Does the human brain know when something sounds wrong?

Our brains are capable of distinguishing noises that are natural, compared to those that are perhaps a bit off-key.

 Car door (photo credit: MEHMET HILMI BARCIN/GETTY IMAGES)
Car door
(photo credit: MEHMET HILMI BARCIN/GETTY IMAGES)

Amazingly, our brain tells us when something sounds right or wrong –such as if the refrigerator door is closed properly, a soccer ball is hit in an unintended direction or a piece of music is off-key. But how does it accomplish this?

A team of neuroscientists at New York University has recently uncovered how the brain works to make distinctions between “right” and “wrong” sounds, research that provides a deeper understanding of how we learn complex audio-motor tasks like speaking or playing music – and also what goes wrong in neural disorders such as schizophrenia. 

“We listen to the sounds our movements produce to determine whether or not we made a mistake,” said Prof. David Schneider at NYU’s Center for Neural Science and senior author of the paper, which appears in Current Biology under the title “Precise movement-based predictions in the mouse auditory cortex.”

 “This is most obvious for a musician or when speaking, but our brains are actually doing this all the time, such as when a golfer listens for the sound of her club making contact with the ball,” he said.

“Our brains are always registering whether a sound matches or deviates from expectations. In our study, we discovered that the brain is able to make precise predictions about when a sound is supposed to happen and what it should sound like.”

 A guitar and a piano sit side by side. (credit: Wikimedia Commons) A guitar and a piano sit side by side. (credit: Wikimedia Commons)

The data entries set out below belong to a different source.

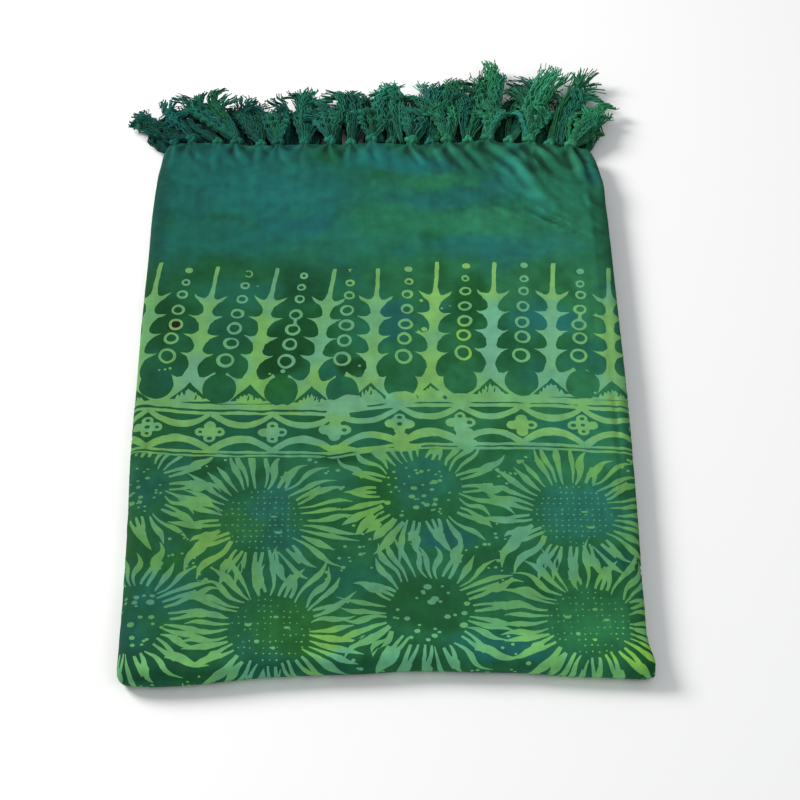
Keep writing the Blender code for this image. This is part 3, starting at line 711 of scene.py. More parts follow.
def arcs():
    cusps = [-172.5] + [f[0] for f in FLOWERS]
    for n, (a, b) in enumerate(zip(cusps, cusps[1:])):
        rng = np.random.default_rng(980 + n)
        middle, half = (a + b) / 2, (b - a) / 2
        t = np.linspace(-1, 1, 25)
        x = middle + half * t
        top, base = first_line(x), first_line(x)
        deep = rng.uniform(0.92, 1.08)
        hang = base - 4.6 - 8.8 * deep * (1 - t**2)
        paint(np.concatenate([np.stack([x, top - 1.2], -1), np.stack([x, hang], -1)[::-1]]), 1, seed=n)
        rise = base - 27.5 + 8.7 * deep * (1 - t**2)
        paint(np.concatenate([np.stack([x, rise], -1), np.stack([x, base - 32.6], -1)[::-1]]), 1, seed=n)
        t = np.linspace(-1, 1, 19) * rng.uniform(0.76, 0.84)
        x = middle + half * t + rng.uniform(-1, 1)
        base = first_line(x)
        reach = 1 - (t / np.abs(t).max()) ** 2
        low = rng.uniform(4.9, 6.3)
        paint(np.concatenate([np.stack([x, base - 3.2 + 0 * x], -1), np.stack([x, base - 3.4 - low * reach], -1)[::-1]]), 0, seed=n)
        up = rng.uniform(5.4, 7.2)
        if n != 5:
            paint(np.concatenate([np.stack([x, base - 30.0 + up * reach], -1), np.stack([x, base - 30.3 + 0 * x], -1)[::-1]]), 0, seed=n)
        elif n == 5:
            paint(np.concatenate([np.stack([x, base - 30.0 + up * 0.8 * reach], -1), np.stack([x, base - 30.3 + 0 * x], -1)[::-1]]), 0, rough=2.4, seed=n)


def flower(x, y, dots, run, n):
    rng = np.random.default_rng(1000 + n)
    paint(oval(x, y, 5.0 + run, 4.6 + run, 16, seed=n), 1, rough=1.2)
    petals = {"u": (0, 4.7), "d": (0, -4.8), "l": (-5.4, 0), "r": (5.4, 0)}
    for key, (u, v) in petals.items():
        k = 1 + run * rng.uniform(0.0, 0.35)
        paint(oval(x + u, y + v, 3.25 * k, 3.1 * k, 14, seed=n + u), 1, rough=1.1)
    for key in dots:
        u, v = petals.get(key, (0, 0))
        r = rng.uniform(0.95, 1.5)
        paint(oval(x + u * 1.02, y + v * 1.02, r * 1.15, r, 9), 0, rough=0.5)


def ring_column(x0, y0, x1, y1, top, n):
    rng = np.random.default_rng(1040 + n)
    for k, (share, (rx, ry, band)) in enumerate(zip(RING_SHARE, RING_SIZE)):
        x = x0 + (x1 - x0) * share + rng.uniform(-0.5, 0.5)
        y = y0 + (y1 - y0) * share + rng.uniform(-0.6, 0.6)
        rx, ry = rx * rng.uniform(0.94, 1.06), ry * rng.uniform(0.94, 1.06)
        turn = rng.uniform(-0.3, 0.1) if n < 4 else rng.uniform(-0.1, 0.35)
        if k == 0:
            if top == "dot":
                paint(oval(x, y, 2.5, 2.3, 12, seed=n), 1, rough=0.7)
            elif top == "ring":
                paint(oval(x, y, 2.6, 2.8, 12, seed=n), 1, rough=0.7)
                paint(oval(x, y, 1.0, 1.2, 8, seed=n), 0, rough=0.5)
            elif top == "broken":
                a = np.linspace(-2.6, 2.3, 12)
                paint(ribbon(np.stack([x + 2.2 * np.cos(a), y + 2.4 * np.sin(a)], -1), [0.9] * 12), 1, rough=0.6)
            else:
                paint([(x - 1.3, y + 1.2), (x + 1.5, y + 1.6), (x - 0.2, y), (x + 0.8, y - 1.6), (x - 0.8, y - 0.4)], 1)
            continue
        paint(oval(x, y, rx, ry, 20, turn, 0.05, seed=n + k), 1, rough=0.7)
        off = rng.uniform(-0.35, 0.35)
        paint(oval(x + off, y + off, rx - band, ry - band * 1.15, 16, turn, 0.08, seed=k), 0, rough=0.6)
        if (n, k) in ((2, 3), (7, 3)):
            below = y - ry
            paint([(x - 1.6, below + 1.2), (x + 1.3, below + 1.2), (x + 0.6, below - 2), (x + 1.4, below - 5),
                   (x - 2.4, below - 5), (x - 1.0, below - 2)], 1)


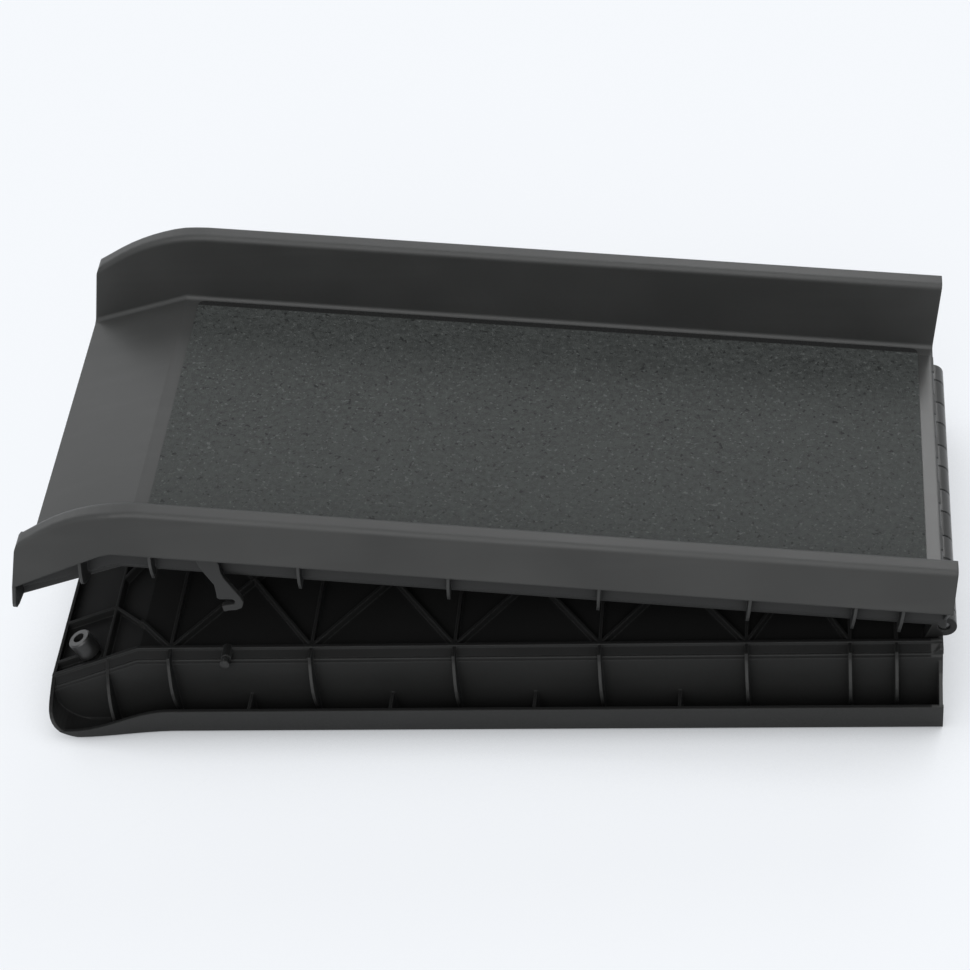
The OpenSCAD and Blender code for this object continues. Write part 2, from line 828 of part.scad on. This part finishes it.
module far_foot_screw() {
    color(steel) ground_place() foot_screw();
}

car_end_ramp();
ground_end_ramp();
car_end_mat();
ground_end_mat();
hinge_rod();
near_rod_cap();
far_rod_cap();
near_latch_hook();
far_latch_hook();
near_latch_screw();
far_latch_screw();
near_latch_washer();
far_latch_washer();
near_catch_stud();
far_catch_stud();
near_rubber_foot();
far_rubber_foot();
near_foot_screw();
far_foot_screw();
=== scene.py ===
"""Looks of the folding dog ramp: finishes, floor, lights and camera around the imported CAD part."""

import json
import math

import bpy
from mathutils import Matrix, Vector

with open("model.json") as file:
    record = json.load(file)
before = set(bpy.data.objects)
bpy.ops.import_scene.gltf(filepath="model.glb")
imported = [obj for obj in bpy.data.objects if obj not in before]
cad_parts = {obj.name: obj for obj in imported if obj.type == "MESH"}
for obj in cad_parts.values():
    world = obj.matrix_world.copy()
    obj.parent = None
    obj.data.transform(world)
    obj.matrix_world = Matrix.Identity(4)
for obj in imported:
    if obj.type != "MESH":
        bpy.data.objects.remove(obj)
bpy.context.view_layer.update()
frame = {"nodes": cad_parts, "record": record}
nodes = frame["nodes"]
scene = bpy.context.scene


# ---- Node helpers ----

class Finish:
    """A procedural material: a Principled shader fed by values in object space."""

    def __init__(self, name):
        self.material = bpy.data.materials.new(name)
        self.material.use_nodes = True
        self.tree = self.material.node_tree
        self.tree.nodes.clear()
        self.output = self.add("ShaderNodeOutputMaterial")
        self.shader = self.add("ShaderNodeBsdfPrincipled")
        self.link(self.shader.outputs["BSDF"], self.output.inputs["Surface"])
        self.coordinates = self.add("ShaderNodeTexCoord")

    def add(self, kind, **settings):
        node = self.tree.nodes.new(kind)
        for key, value in settings.items():
            setattr(node, key, value)
        return node

    def link(self, source, target):
        self.tree.links.new(source, target)

    def feed(self, value, target):
        """Sets a number or colour on a socket, or links another socket to it."""
        if isinstance(value, (int, float, tuple)):
            target.default_value = value
        else:
            self.link(value, target)

    def split(self, output, axis):
        separate = self.add("ShaderNodeSeparateXYZ")
        self.link(self.coordinates.outputs[output], separate.inputs["Vector"])
        return separate.outputs[axis]

    def place(self, axis):
        """Where the surface lies along an axis, in metres."""
        return self.split("Object", axis)

    def facing(self, axis):
        """How much the surface faces along an axis, from -1 to 1."""
        return self.split("Normal", axis)

    def noise(self, scale, detail=2.0, roughness=0.5, stretch=(1, 1, 1)):
        mapping = self.add("ShaderNodeMapping")
        mapping.inputs["Scale"].default_value = stretch
        self.link(self.coordinates.outputs["Object"], mapping.inputs["Vector"])
        node = self.add("ShaderNodeTexNoise")
        node.inputs["Scale"].default_value = scale
        node.inputs["Detail"].default_value = detail
        node.inputs["Roughness"].default_value = roughness
        self.link(mapping.outputs["Vector"], node.inputs["Vector"])
        return node.outputs["Fac"]

    def grains(self, scale):
        node = self.add("ShaderNodeTexVoronoi")
        node.inputs["Scale"].default_value = scale
        self.link(self.coordinates.outputs["Object"], node.inputs["Vector"])
        return node.outputs["Distance"]

    def spread(self, source, low, high, to_low=0.0, to_high=1.0):
        """Maps a value's span onto another one, clamped."""
        node = self.add("ShaderNodeMapRange")
        node.inputs["From Min"].default_value = low
        node.inputs["From Max"].default_value = high
        node.inputs["To Min"].default_value = to_low
        node.inputs["To Max"].default_value = to_high
        self.link(source, node.inputs["Value"])
        return node.outputs["Result"]

    def past(self, source, limit, blur=0.001):
        """1 where a place is past a limit, and 0 before it."""
        return self.spread(source, limit - blur / 2, limit + blur / 2)

    def before(self, source, limit, amount=1.0, blur=0.001):
        """An amount where a place is before a limit, and 0 past it."""
        return self.spread(source, limit - blur / 2, limit + blur / 2, amount, 0.0)

    def calculate(self, operation, *values):
        node = self.add("ShaderNodeMath", operation=operation)
        for value, target in zip(values, node.inputs):
            self.feed(value, target)
        return node.outputs["Value"]

    def times(self, a, b):
        return self.calculate("MULTIPLY", a, b)

    def plus(self, a, b):
        return self.calculate("ADD", a, b)

    def minus(self, a, b):
        return self.calculate("SUBTRACT", a, b)

    def without_sign(self, value):
        return self.calculate("ABSOLUTE", value)

    def mix(self, share, a, b):
        node = self.add("ShaderNodeMix", data_type="RGBA")
        self.feed(share, node.inputs["Factor"])
        self.feed(a, node.inputs["A"])
        self.feed(b, node.inputs["B"])
        return node.outputs["Result"]

    def openness(self, reach, samples):
        """How little lies within reach above the surface: 1 in the open, 0 when shut in."""
        node = self.add("ShaderNodeAmbientOcclusion", samples=samples)
        node.inputs["Distance"].default_value = reach
        return node.outputs["AO"]

    def rounded(self, radius):
        """The normal, with edges rounded off."""
        bevel = self.add("ShaderNodeBevel", samples=4)
        bevel.inputs["Radius"].default_value = radius
        return bevel.outputs["Normal"]

    def at_edge(self, rounded):
        """1 where a rounded normal turns away from the true one, so at edges, and 0 on the flat."""
        dot = self.add("ShaderNodeVectorMath", operation="DOT_PRODUCT")
        self.link(rounded, dot.inputs[0])
        self.link(self.add("ShaderNodeNewGeometry").outputs["Normal"], dot.inputs[1])
        return self.spread(dot.outputs["Value"], 0.98, 0.8)

    def bump(self, height, distance, strength, normal=None):
        """A normal with a height map on it, up to a distance in metres."""
        node = self.add("ShaderNodeBump")
        node.inputs["Distance"].default_value = distance
        node.inputs["Strength"].default_value = strength
        self.link(height, node.inputs["Height"])
        if normal is not None:
            self.link(normal, node.inputs["Normal"])
        return node.outputs["Normal"]

    def done(self, colour, roughness, normal):
        self.link(colour, self.shader.inputs["Base Color"])
        self.link(roughness, self.shader.inputs["Roughness"])
        self.link(normal, self.shader.inputs["Normal"])
        return self.material


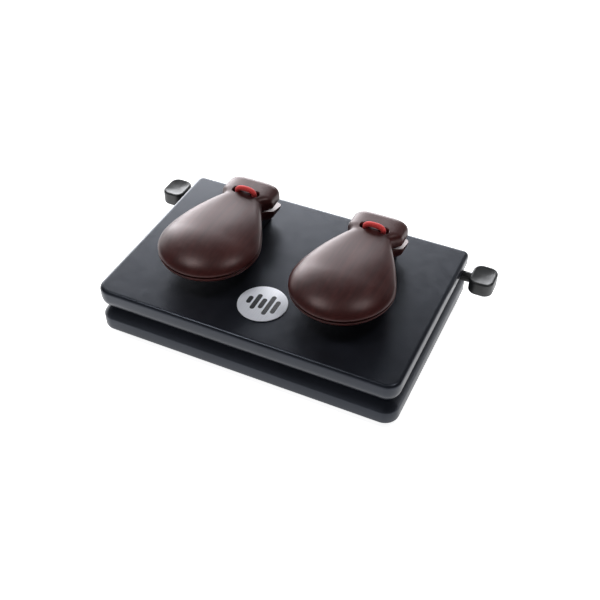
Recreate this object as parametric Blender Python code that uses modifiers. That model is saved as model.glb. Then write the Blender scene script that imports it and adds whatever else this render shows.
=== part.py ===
"""Table castanet machine: two pairs of castanets on a board made of two slabs.

Metres, +Z up, the player sits at -Y. The origin is on the surface that the feet stand on,
under the middle of the board. The lower shell of each pair is screwed to the board through a
riser. The upper shell rocks on the bridge between the two ears. An elastic cord crosses the
upper ear, runs down through both ears, the riser and the top slab, and winds onto a peg that
turns in the joint between the slabs.
"""

import math

import bmesh
import bpy
from mathutils import Matrix, Vector

MM = 0.001
GAP = 0.3 * MM  # between two pieces that touch

# Board
BOARD_LENGTH = 180.0 * MM
BOARD_DEPTH = 120.4 * MM
SLAB_HEIGHT = 14.45 * MM
CORNER_RADIUS = 7.0 * MM
UPPER_SLAB_ROUNDING = (2.1 * MM, 6.0 * MM)  # top edge, bottom edge
LOWER_SLAB_ROUNDING = (6.0 * MM, 2.2 * MM)

# Feet
FOOT_RADIUS = 6.0 * MM
FOOT_HEIGHT = 2.2 * MM
FOOT_PLACE = (74.0 * MM, 48.0 * MM)

# Castanets, in plan from the middle of the bowl
CASTANET_X = 40.55 * MM
CASTANET_SHIFT = -0.55 * MM  # both pairs sit a little left of the board's middle
BOWL_Y = -14.0 * MM
BOWL_RADIUS = 29.0 * MM
BOWL_HEIGHT = 9.4 * MM
RIM_ABOVE_BOARD = 14.2 * MM
FLANK_ANGLE = math.radians(20.0)  # where the bowl's arc gives way to the flank
NECK_Y = 38.6 * MM
NECK_HALF_WIDTH = 12.9 * MM
NECK_ANGLE = math.radians(28.0)  # of the flank, where it meets the neck
SHOULDER_LENGTH = 6.4 * MM
EAR_END_Y = 57.2 * MM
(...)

The researchers focused their work on better understanding everyday phenomena. We know what a car door closing should sound like because we have shut them countless times, but when we leave the seatbelt in the door jamb of the car and try to shut it, we hear something different – a “clank” rather than a “thump.”

It’s the same when a musician hears a note that fits the melody rather than one that disrupts it. 

Schneider and his colleagues studied the neurological activity of mice when they performed tasks that are like humans closing a car door. The scientists trained mice to push a lever with their paws and played a tone every time the lever reached a particular position. Eventually, the mice learned exactly how the lever was supposed to sound.

If the researchers removed the sound, played the wrong sound, or played the correct sound at the wrong time, the mice adjusted their behavior, just as humans would do if a car door did something unexpected.

The scientists recorded the mice’s brain activity during these behaviors: specifically, how the neurons responded in the auditory cortex, one of the brain’s “hearing centers.” These neurons were only minimally active when a mouse pushed a lever and heard the expected sound, but if the researchers changed the sound to the wrong one or even shifted the timing of the sound slightly, these neurons responded vigorously

“The auditory cortex seems to signal not what was heard, but whether what was heard matched or violated its expectations,” observed Nicholas Audette, the lead author on the study and a postdoctoral fellow in the Schneider lab. 

Does every sound break through barriers?

The researchers also found that if they omitted the sound altogether –similar to not shutting a door hard enough – they observed a select group of neurons become active at the time the sound should have happened.  “Because these were some of the same neurons that would have been active if the sound had actually been played, it was as if the brain was recalling a memory of the sound that it thought it was going to hear,” Schneider explained.

In addition to its role in predicting self-generated sounds during everyday behaviors, the same brain circuitry that the team members are studying is thought to malfunction in diseases such as schizophrenia, leading to the perception of “phantom voices” that aren’t actually there.

They hope that by understanding these circuits in the healthy brain, they can begin to understand what might go wrong in diseased ones.